Os equipamentos que ainda têm condições de
serem reaproveitados passam por uma reforma e são encaminhados para projetos
sociais cadastrados sob a forma de empréstimo, ou seja, serão devolvidos ao
CEDIR no fim de sua vida útil.
Os equipamentos que não podem ser
reaproveitados são desmontados, e as peças ou são separadas e encaminhadas para
recicladores, ou são utilizadas como reposição para outras máquinas.
Desde a sua inauguração, mais de 600
equipamentos, entre computadores e impressoras, já foram cedidos tanto para
unidades da USP como também para entidades sociais cadastradas.
Treinamento na USP: gerando renda para
catadores e protegendo meio ambiente. (Imagem: Marcos Santos/USP)
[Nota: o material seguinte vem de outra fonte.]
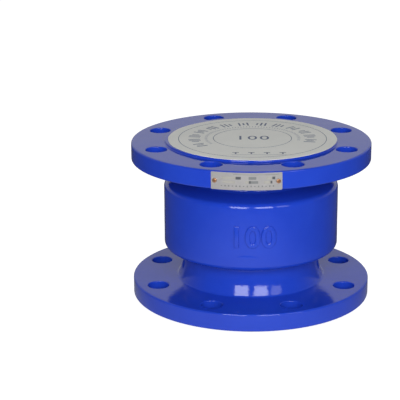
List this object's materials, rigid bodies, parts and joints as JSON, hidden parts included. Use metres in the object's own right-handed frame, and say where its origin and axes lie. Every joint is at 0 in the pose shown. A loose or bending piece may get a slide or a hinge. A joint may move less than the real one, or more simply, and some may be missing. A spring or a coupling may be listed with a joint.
{
  "type": "silent non-return valve",
  "caption": "Short flanged valve body with a barrel between two drilled flanges; a spring-loaded poppet inside lets flow pass one way only.",
  "frame": {"origin": "centre of the inlet face, on the plane that the valve stands on", "axes": "+Z along the valve's axis in the flow direction, from inlet to outlet; -Y towards the name plate"},
  "size_m": [0.215, 0.2155, 0.1475],
  "materials": {
    "blue_paint": "glossy blue epoxy over cast iron",
    "bronze": "machined bronze",
    "bush_brass": "turned brass",
    "stainless": "turned stainless steel",
    "spring_steel": "drawn stainless wire",
    "black_rubber": "moulded black rubber",
    "printed_film": "pale grey printed film",
    "plate_aluminium": "printed aluminium sheet",
    "copper_rivet": "copper-coloured"
  },
  "bodies": {
    "housing": {"valve_body": "blue_paint", "seat_ring": "bronze", "seat_o_ring": "black_rubber", "seat_screws": "stainless", "lower_guide_bush": "bush_brass", "upper_guide_bush": "bush_brass", "closing_spring": "spring_steel", "spring_washer": "stainless", "nameplate": "plate_aluminium", "nameplate_rivets": "copper_rivet"},
    "poppet_group": {"poppet": "bronze", "seal_ring": "black_rubber", "seal_retainer": "stainless", "retainer_screws": "stainless", "stem": "stainless", "stem_o_ring": "black_rubber", "stem_nut": "stainless", "nut_tab_washer": "stainless"},
    "cover": {"cover_disc": "printed_film"}
  },
  "joints": [
    {"name": "poppet_lift", "type": "slide", "parent": "housing", "child": "poppet_group", "axis": [0, 0, 1], "range_m": [0, 0.0222], "stiffness_N_per_m": 1670, "springref_m": -0.021, "deforming": ["closing_spring"]},
    {"name": "cover_lift", "type": "slide", "parent": "housing", "child": "cover", "axis": [0, 0, 1], "range_m": [0, 0.1]}
  ]
}
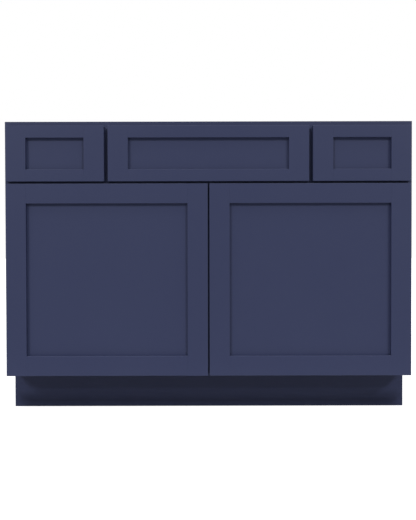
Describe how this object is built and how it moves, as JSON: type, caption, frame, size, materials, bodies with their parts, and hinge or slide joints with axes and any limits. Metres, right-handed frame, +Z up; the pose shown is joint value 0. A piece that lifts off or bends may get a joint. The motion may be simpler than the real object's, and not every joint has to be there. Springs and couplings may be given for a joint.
{
  "type": "bathroom vanity cabinet",
  "caption": "Freestanding painted bathroom vanity base with framed doors on concealed hinges, side drawers on slides, a fixed sink front and a recessed toe kick.",
  "frame": {"origin": "on the floor, under the middle of the cabinet's overall box", "axes": "+Z up, the doors face -Y, +X to the right of somebody in front of them"},
  "size_m": [1.2192, 0.555, 0.8763],
  "materials": {
    "navy_paint": "satin paint on wood",
    "birch_plywood": "clear-coated birch plywood",
    "drawer_wood": "clear-coated solid birch",
    "slide_zinc": "bright zinc plate",
    "screw_zinc": "bright zinc plate",
    "hinge_nickel": "nickel plate",
    "white_plastic": "moulded nylon",
    "grey_plastic": "moulded plastic",
    "clear_rubber": "clear soft polyurethane"
  },
  "bodies": {
    "cabinet": {"back_panel": "birch_plywood", "back_rails": "birch_plywood", "bottom_panel": "birch_plywood", "bumpers": "clear_rubber", "cabinet_screws": "screw_zinc", "corner_braces": "white_plastic", "drawer_stiles": "navy_paint", "face_bottom_rail": "navy_paint", "face_centre_stile": "navy_paint", "face_mid_rail": "navy_paint", "face_stile_left": "navy_paint", "face_stile_right": "navy_paint", "face_top_rail": "navy_paint", "false_front_brackets": "slide_zinc", "false_front_panel": "navy_paint", "false_front_rails": "navy_paint", "false_front_stiles": "navy_paint", "hinge_arms": "hinge_nickel", "side_panel_left": "navy_paint", "side_panel_right": "navy_paint", "slide_channels": "slide_zinc", "slide_rear_brackets": "white_plastic", "toe_kick_board": "birch_plywood", "toe_kick_cover": "navy_paint"},
    "hinge_links_left": {"hinge_links_left": "hinge_nickel"},
    "door_left": {"door_left_cup_screws": "screw_zinc", "door_left_hinge_cups": "hinge_nickel", "door_left_hinge_stile": "navy_paint", "door_left_lock_stile": "navy_paint", "door_left_panel": "navy_paint", "door_left_rails": "navy_paint"},
    "drawer_left": {"drawer_left_box_back": "drawer_wood", "drawer_left_box_bottom": "drawer_wood", "drawer_left_box_front": "drawer_wood", "drawer_left_box_sides": "drawer_wood", "drawer_left_front_panel": "navy_paint", "drawer_left_front_rails": "navy_paint", "drawer_left_front_screws": "screw_zinc", "drawer_left_front_stiles": "navy_paint", "drawer_left_locks": "grey_plastic", "drawer_left_runners": "slide_zinc"},
    "slide_middles_left": {"drawer_left_slide_middles": "slide_zinc"},
    "hinge_links_right": {"hinge_links_right": "hinge_nickel"},
    "door_right": {"door_right_cup_screws": "screw_zinc", "door_right_hinge_cups": "hinge_nickel", "door_right_hinge_stile": "navy_paint", "door_right_lock_stile": "navy_paint", "door_right_panel": "navy_paint", "door_right_rails": "navy_paint"},
    "drawer_right": {"drawer_right_box_back": "drawer_wood", "drawer_right_box_bottom": "drawer_wood", "drawer_right_box_front": "drawer_wood", "drawer_right_box_sides": "drawer_wood", "drawer_right_front_panel": "navy_paint", "drawer_right_front_rails": "navy_paint", "drawer_right_front_screws": "screw_zinc", "drawer_right_front_stiles": "navy_paint", "drawer_right_locks": "grey_plastic", "drawer_right_runners": "slide_zinc"},
    "slide_middles_right": {"drawer_right_slide_middles": "slide_zinc"}
  },
  "joints": [
    {"name": "door_left_hinge", "type": "hinge", "parent": "hinge_links_left", "child": "door_left", "pos_m": [-0.59166, -0.26067, 0.4], "axis": [0, 0, -1], "range_deg": [0, 135]},
    {"name": "hinge_links_left_pivot", "type": "hinge", "parent": "cabinet", "child": "hinge_links_left", "pos_m": [-0.56266, -0.25043, 0.4], "axis": [0, 0, 1], "range_deg": [0, 30]},
    {"name": "drawer_left_slide", "type": "slide", "parent": "cabinet", "child": "drawer_left", "axis": [0, -1, 0], "range_m": [0, 0.445]},
    {"name": "slide_middles_left_slide", "type": "slide", "parent": "cabinet", "child": "slide_middles_left", "axis": [0, -1, 0], "range_m": [0, 0.2225]},
    {"name": "door_right_hinge", "type": "hinge", "parent": "hinge_links_right", "child": "door_right", "pos_m": [0.59166, -0.26067, 0.4], "axis": [0, 0, 1], "range_deg": [0, 135]},
    {"name": "hinge_links_right_pivot", "type": "hinge", "parent": "cabinet", "child": "hinge_links_right", "pos_m": [0.56266, -0.25043, 0.4], "axis": [0, 0, -1], "range_deg": [0, 30]},
    {"name": "drawer_right_slide", "type": "slide", "parent": "cabinet", "child": "drawer_right", "axis": [0, -1, 0], "range_m": [0, 0.445]},
    {"name": "slide_middles_right_slide", "type": "slide", "parent": "cabinet", "child": "slide_middles_right", "axis": [0, -1, 0], "range_m": [0, 0.2225]}
  ],
  "couplings": [
    {"joint": "hinge_links_left_pivot", "follows": "door_left_hinge", "ratio": 0.22222},
    {"joint": "slide_middles_left_slide", "follows": "drawer_left_slide", "ratio": 0.5},
    {"joint": "hinge_links_right_pivot", "follows": "door_right_hinge", "ratio": 0.22222},
    {"joint": "slide_middles_right_slide", "follows": "drawer_right_slide", "ratio": 0.5}
  ]
}
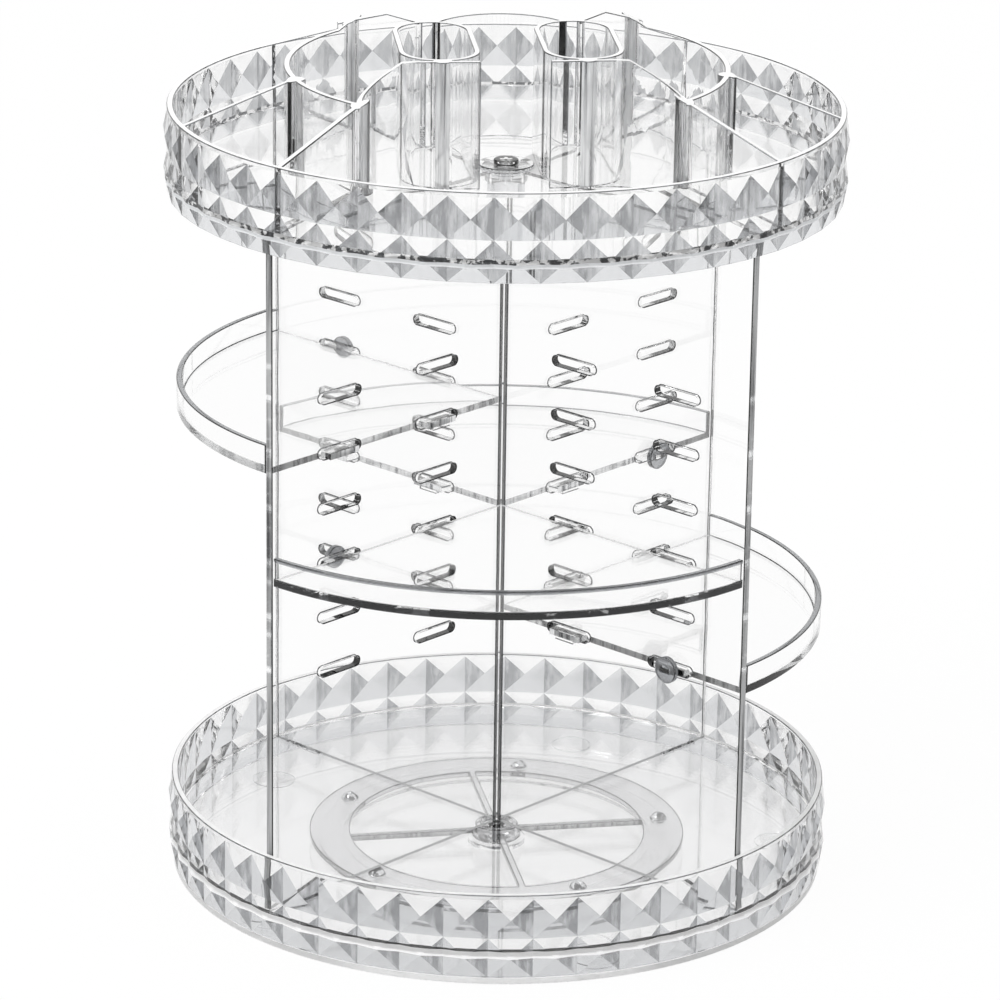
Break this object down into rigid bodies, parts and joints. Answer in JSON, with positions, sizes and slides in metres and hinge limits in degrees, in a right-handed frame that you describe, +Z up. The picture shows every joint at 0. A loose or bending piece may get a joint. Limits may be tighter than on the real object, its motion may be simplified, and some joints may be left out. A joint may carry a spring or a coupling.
{
  "type": "rotating makeup organizer",
  "caption": "Clear round carousel for make-up: faceted base and top trays, slotted upright panels in a cross and quarter-round shelf trays, turning on a ball bearing over a flat foot.",
  "frame": {"origin": "on the turning axis, at the level of the surface that the organizer stands on", "axes": "+Z up along the turning axis, -Y towards the front, +X to the right seen from the front"},
  "size_m": [0.2292, 0.2292, 0.2917],
  "materials": {
    "clear_plastic": "polished, clear",
    "cage_plastic": "frosted, clear",
    "lock_plastic": "satin",
    "ball_steel": "polished",
    "screw_steel": "plated",
    "pad_rubber": "matt"
  },
  "bodies": {
    "foot": {"foot_disc": "clear_plastic", "foot_pads": "pad_rubber"},
    "ball_ring": {"ball_cage": "cage_plastic", "bearing_balls": "ball_steel"},
    "carousel": {"pivot_washer": "screw_steel", "pivot_screw": "screw_steel", "base_tray": "clear_plastic", "panel_front_left": "clear_plastic", "panel_front_right": "clear_plastic", "panel_back_right": "clear_plastic", "panel_back_left": "clear_plastic", "top_hub": "clear_plastic", "top_tray": "clear_plastic", "top_screw": "clear_plastic", "shelf_front": "clear_plastic", "lock_disc_front": "lock_plastic", "shelf_right": "clear_plastic", "lock_disc_right": "lock_plastic", "shelf_back": "clear_plastic", "lock_disc_back": "lock_plastic", "shelf_left": "clear_plastic", "lock_disc_left": "lock_plastic"}
  },
  "joints": [
    {"name": "carousel_spin", "type": "hinge", "parent": "foot", "child": "carousel", "pos_m": [0, 0, 0.006], "axis": [0, 0, 1], "continuous": true},
    {"name": "ball_ring_spin", "type": "hinge", "parent": "foot", "child": "ball_ring", "pos_m": [0, 0, 0.006], "axis": [0, 0, 1], "continuous": true}
  ],
  "couplings": [
    {"joint": "ball_ring_spin", "follows": "carousel_spin", "ratio": 0.5}
  ]
}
Inclusão digital e geração de renda
Uma das entidades contempladas foi o Clube
de Mães Novo Recreio, na periferia de Guarulhos, na região metropolitana de São
Paulo.
Desde 2010, graças aos 20 computadores
recebidos via empréstimo do CEDIR, crianças, jovens e adultos da comunidade
passaram a ter aulas de informática, levando a inclusão digital a um lugar onde
o asfalto ainda não chegou.
Outra vertente do trabalho é a capacitação
de catadores de material reciclado. Em 2010, o CEDIR e o Instituto Gea Ética e
Meio Ambiente foram contemplados por um projeto da Petrobras que está
possibilitando o treinamento de catadores para a reciclagem correta de
eletrônicos.
Especialistas da área contam que, para
desmontar monitores e televisores de tubo, muitos catadores simplesmente dão
marretadas no equipamento. O problema é que, fazendo isso, o chumbo e o fósforo
que compõem esses equipamentos são liberados, contaminando o ambiente e as
pessoas. O curso visa a capacitação de catadores para lidarem com lixo
eletrônico sem prejudicar a si mesmos ou a natureza.